CLEARWATER, FL. Back in January 2026, a state inspector visiting Starbucks Coffee #2924 on Clearwater documented multiple small flying insects near the display case and in the back storage area close to the warewashing station, according to Florida Department of Agriculture and Consumer Services records.

The store, a specialty food shop at a Clearwater location, met sanitation inspection requirements overall. But the flying insect finding was not the only problem inspectors put in writing that day.

What Inspectors Found

VIOLATIONS CITED

Flying insects near display case and back storage area
No paper towels at employee handwash sink (REPEAT)

RESOLVED SAME DAY

Paper towels supplied at handwash sink during inspection
Overall sanitation requirements met

The January 23 inspection turned up two violations total. One involved the physical condition of the facility: inspectors observed multiple small flying insects near the display case and in the back storage area near warewashing. The other was a handwashing sink violation, specifically that paper towels were not supplied at the employee handwash sink in the warewashing area.

That second violation carried a notable designation. It was marked as a repeat finding, meaning inspectors had cited the same location for the same handwashing sink problem on a prior visit.

The paper towel problem was corrected on site. An inspector's note confirmed paper towels were supplied before the visit ended. The flying insect finding was not marked as corrected on site.

The Repeat Problem

A handwashing sink stocked with no paper towels is a straightforward violation. Employees cannot dry their hands properly, which undermines the entire purpose of the sink being there at all. What makes this finding harder to dismiss is the repeat designation.

State inspectors had flagged this exact deficiency at this location before. Finding it again in January 2026 means the fix from the prior inspection did not hold.

The store had a chance to address this between visits. The records show it did not, at least not consistently enough for the problem to stay resolved.

What These Violations Mean

Flying insects near a display case matter for a specific reason in a retail food environment. Unlike a back-of-house storage area where food is sealed and packaged, a display case in a specialty food shop is where products are presented to customers, sometimes unwrapped or handled for service. Insects in that zone create a direct route between contaminated surfaces and items customers purchase or consume.

The flying insect citation falls under the category of physical facilities not maintained in good repair, which in practice means the store's pest prevention, structural sealing, or sanitation routines were not preventing insect activity in a food display area. The inspector's own language noted the insects were observed both near the display case and in the back storage area near warewashing, covering two distinct zones of the store.

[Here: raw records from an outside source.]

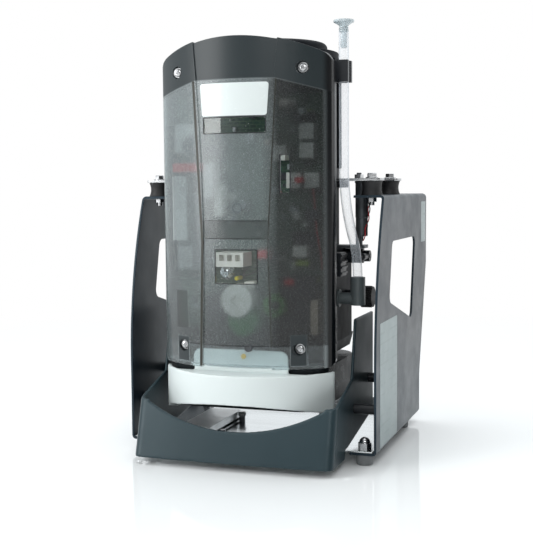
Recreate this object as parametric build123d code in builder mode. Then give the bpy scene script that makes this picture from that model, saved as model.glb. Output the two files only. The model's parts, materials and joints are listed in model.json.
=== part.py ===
from build123d import *
import os
from math import sqrt

# Dental suction and separator unit on a sprung carrying frame.
# Millimetres, +Z up, the front faces -Y, the floor is z = 0.

os.makedirs("parts", exist_ok=True)

# ---- driving dimensions: carrying frame
frame_width = 310.0            # outside to outside of the two side plates
frame_depth = 308.0            # plate front edge to plate rear edge
apron_reach = 71.5             # how far the apron stands out in front of the plates
plate_height = 300.0           # underside of the bottom flange to top of the top flange
plate_front_y = apron_reach - (frame_depth + apron_reach) / 2
sheet = 3.0
bend_radius = 2.0
foot_height = 12.0
top_flange = 37.0
bottom_flange = 32.0
front_lean = 42.0              # how far the front edge leans back at the top
lean_start = 100.0             # height above the flange where the lean starts
rear_step = 47.0               # how much shorter the plate is at its foot
rear_step_top = 205.0
rear_step_bottom = 55.0

# ---- carrying frame: hand holes
grip_top = 244.0               # heights above the bottom flange's underside
grip_rear_bottom = 137.0
grip_front_bottom = 172.0
grip_top_front = 86.0          # distances behind the plate's front edge
grip_top_rear = 229.0
grip_bottom_front = 70.0
grip_bottom_rear = 206.0
grip_corner = 10.0

# ---- buffers, feet and fasteners
buffer_x = 137.0
buffer_y = (plate_front_y + 55.0, plate_front_y + 153.0)
buffer_radius = 13.0
buffer_waist = 11.0
buffer_height = 17.0
stud_radius = 3.0
stud_clearance = 0.3
stud_grip = 7.0                # how deep a stud sits in its rubber
stud_end = 4.0                 # how far a stud stands out past its nut
nut_across_flats = 10.0
nut_height = 5.0
arm_washer_radius = 7.5
arm_washer_thickness = 1.2
thread_gap = 0.05
seat_gap = 0.2                 # round a plate that drops into a housing
foot_x = 139.0
foot_y = (plate_front_y + 10.0, plate_front_y + 215.0)
foot_radius = 10.5
foot_nut_across_flats = 14.0
foot_nut_height = 16.0

# ---- base pan
pan_thickness = 1.5
pan_front_y = plate_front_y - 55.0
pan_lip = 14.0
catch_plate = (34.0, 16.0, 2.0)
catch_place = (-30.0, plate_front_y + 10.0)
catch_post_x = -38.0
catch_post_radius = 3.5
catch_clearance = 6.0          # left under the container when it is fully down

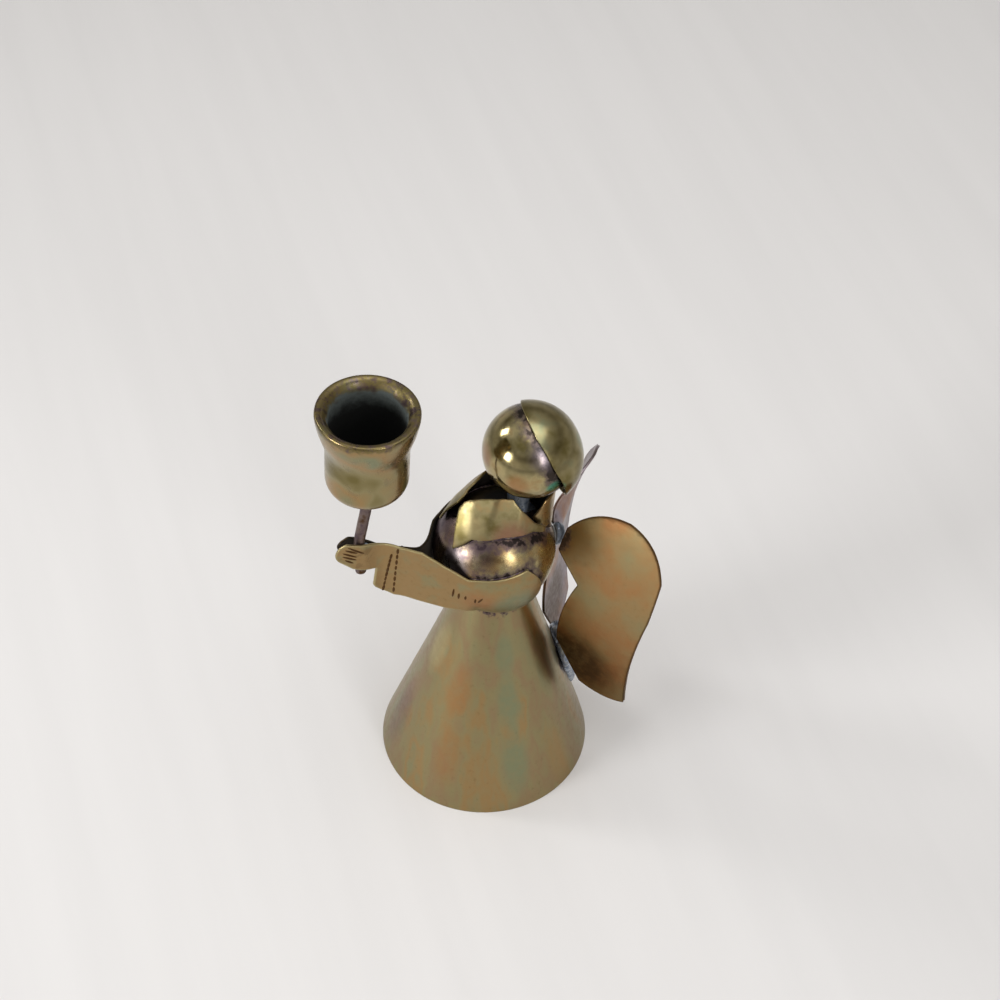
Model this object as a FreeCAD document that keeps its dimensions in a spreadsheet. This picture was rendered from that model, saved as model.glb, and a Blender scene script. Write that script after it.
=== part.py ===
import FreeCAD, Part
import math
import os
import Sketcher

# Small angel of sheet brass that holds one candle cup in front of it.
# The figure stands on its skirt, faces -Y and has its own left hand at +X.
# The origin is the centre of the skirt's hem, on the surface that it stands on.

# Driving sizes in millimetres and degrees: name, value, meaning.
SIZES = (
    ("sheet_gauge", 0.45, "wall of the sheet that the figure is cut from"),
    ("seam_gap", 0.05, "film of solder between two pieces that lie on each other"),
    ("hem_radius", 19.8, "outer radius of the skirt where it stands"),
    ("skirt_height", 44.2, "height of the skirt's top rim"),
    ("waist_radius", 5.95, "outer radius of the skirt's top rim"),
    ("figure_lean", 2.2, "how far the waist lies behind the hem's centre"),
    ("ball_radius", 11.0, "outer radius of the torso ball"),
    ("foot_opening", 4.4, "radius of the torso ball's lower opening"),
    ("vent_radius", 1.3, "radius of the vent in the top of the torso ball and under the head"),
    ("cape_slant_height", 15.2, "height of the cape's cone along its own axis"),
    ("cape_hem_radius", 11.76, "radius of the cape's cone at its lower end"),
    ("cape_rim_radius", 7.1, "radius of the cape's cone at its upper end"),
    ("cape_tilt", 19.0, "lean of the cape's axis, its upper end to the back"),
    ("cape_advance", 0.73, "how far the cone's lower end lies in front of the torso's axis"),
    ("cape_lift", 1.81, "height of the cone's lower end over the torso's centre"),
    ("cape_inset", 2.82, "how far each half's axis lies past the middle plane"),
    ("cape_swell", 1.0, "how far the cone's side stands out from straight"),
    ("cape_split", 3.2, "half of the V front's width at the cape's front corners"),
    ("collar_setback", 6.3, "how far the collar's axis lies behind the torso's"),
    ("collar_radius", 4.1, "outer radius of the collar's narrow foot"),
    ("collar_flare", 0.9, "how much wider the collar's rim is than its foot"),
    ("collar_height", 9.7, "height of the collar from foot to rim"),
    ("collar_sink", 5.7, "how far the collar's foot lies under the top of the torso ball"),
    ("neck_setback", 4.5, "how far the neck lies behind the torso's axis"),
    ("neck_radius", 2.2, "radius of the neck post"),
    ("neck_rise", 4.5, "height of the head ball's underside over the neck's foot"),
    ("head_setback", 2.0, "how far the head's centre lies behind the neck"),
    ("head_radius", 8.3, "outer radius of the head ball"),
    ("hair_edge", 1.6, "how far the hair's front edge lies behind the head's centre"),
    ("hair_tilt", 17.0, "tilt of the hair cap, its back raised"),
    ("face_turn", 0.5, "turn of the head to the figure's left"),
    ("wing_gauge", 0.5, "wall of the wings"),
    ("wing_span", 22.4, "width of one wing from its root"),
    ("wing_length", 44.6, "length that the wing's outline is drawn to"),
    ("wing_angle", 53.8, "angle between the left wing and straight back"),
    ("wing_bow", 72.5, "upright radius that the wings are bent to"),
    ("wing_belly", 20.8, "depth of the bend's foremost line under the wings' roots"),
    ("wing_standoff", 0.95, "gap between the torso ball and the wings' roots"),
    ("wing_drop", 0.73, "how far the left wing's root lies under the torso's centre"),
    ("far_wing_drop", 1.98, "how far the right wing's root lies under the torso's centre"),
    ("far_wing_angle", 55.6, "angle between the right wing and straight back"),
    ("root_gap", 0.4, "distance of each wing's root from the middle plane"),
    ("rod_radius", 0.98, "radius of the rod"),
    ("rod_grip", 7.15, "length of the rod's upright lower end"),
    ("rod_angle", 11.5, "bend of the rod over the hands, towards the figure"),
    ("rod_bend_radius", 6.0, "radius of that bend"),
    ("rod_reach", 24.62, "distance of the rod's lower end from the torso's axis"),
    ("rod_upper", 13.2, "length of the rod's leaning upper end"),
    ("rod_drop", 0.5, "how far the rod's end stands out under the hands"),
    ("hand_height", 8.75, "height of a hand"),
    ("hand_length", 7.3, "length of a hand from cuff to fingertips"),
    ("hand_lift", 2.7, "height of the hand's lower edge at the cuff over the torso's centre"),
    ("cuff_drop", 5.9, "how far the cuff reaches below the hand"),
    ("sleeve_sag", 7.6, "how far the sleeve's lower edge is below the torso's centre"),
    ("sleeve_rise", 4.0, "height of the sleeve's upper edge over the torso's centre"),
    ("sleeve_wrap", 2.7, "how far the sleeve runs back past the torso's axis"),
    ("sleeve_end", 2.8, "bulge of the sleeve's round rear end"),
    ("sleeve_curve", 13.0, "upright radius of the sleeve where it hugs the torso"),
    ("cup_height", 18.0, "height of the candle cup"),
    ("cup_bore", 6.6, "radius of the bore that the candle stands in"),
    ("cup_wall", 0.55, "wall of the candle cup"),
    ("cup_floor", 0.8, "floor of the candle cup"),
    ("cup_corner", 3.2, "outer radius of the cup's lower corner"),
    ("lip_radius", 8.85, "outer radius of the cup's flared lip"),
    ("lip_height", 7.6, "height of the flared lip"),
    ("lip_swell", 0.15, "how far the lip's side stands out from straight"),
    ("cup_tilt", 3.0, "lean of the cup, its lip towards the figure"),
    ("cup_offset", 0.7, "how far the cup's axis lies in front of the rod's end"),
    ("solder_leg", 0.9, "leg of a solder fillet"),
    ("grip_solder", 2.4, "half height of the solder between the hands"),
    ("top_blob_width", 1.8, "half width of the wings' upper solder"),
    ("top_blob_height", 3.1, "half height of the wings' upper solder"),
    ("low_blob_width", 4.6, "half width of the wings' lower solder"),
    ("low_blob_height", 5.2, "half height of the wings' lower solder"),
    ("low_blob_depth", 2.4, "half depth of the wings' lower solder"),
    ("low_blob_drop", 33.1, "how far the wings' lower solder lies under the torso's centre"),
)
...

The handwashing sink violation is categorized as a priority foundation violation, one step below the most serious tier. The underlying concern is straightforward: if employees cannot properly complete a handwash because supplies are missing, contamination can travel from hands to food, surfaces, and equipment. In a coffee and specialty food environment where employees handle beverages, food items, and shared equipment throughout a shift, that gap in the handwashing routine is not theoretical.

The repeat status on the sink violation adds weight to the finding. A first-time violation can reflect an oversight on one day. A repeat violation suggests the corrective action taken after the prior inspection was either incomplete or not sustained.

The Longer Record

The inspection history at this location is short but telling in its arc. The January 23, 2026, visit with two violations was followed by a focused inspection on January 26, just three days later, which found zero violations. A second focused inspection on March 9, 2026, also found zero violations.

That pattern, two violations in January followed by two clean focused inspections, suggests the January findings prompted attention at the store level. Focused inspections are typically targeted follow-up visits rather than comprehensive reviews, so the zero-violation results indicate the specific concerns raised in January were addressed.

Three inspections are on record at this location in total. The January 23 visit is the only one to document any violations. The location has no history of emergency closure, no stop-sale orders, and no high-priority violations in the available record.

What the record does not resolve is why the handwashing sink violation appeared as a repeat in January. That designation points to at least one prior inspection, not captured in the three most recent records, where the same problem was cited. The store corrected it during the January visit. Whether the fix held is what the subsequent clean inspections, limited in scope as focused inspections are, did not fully answer.

The flying insect finding at the display case remained unresolved at the close of the January 23 inspection.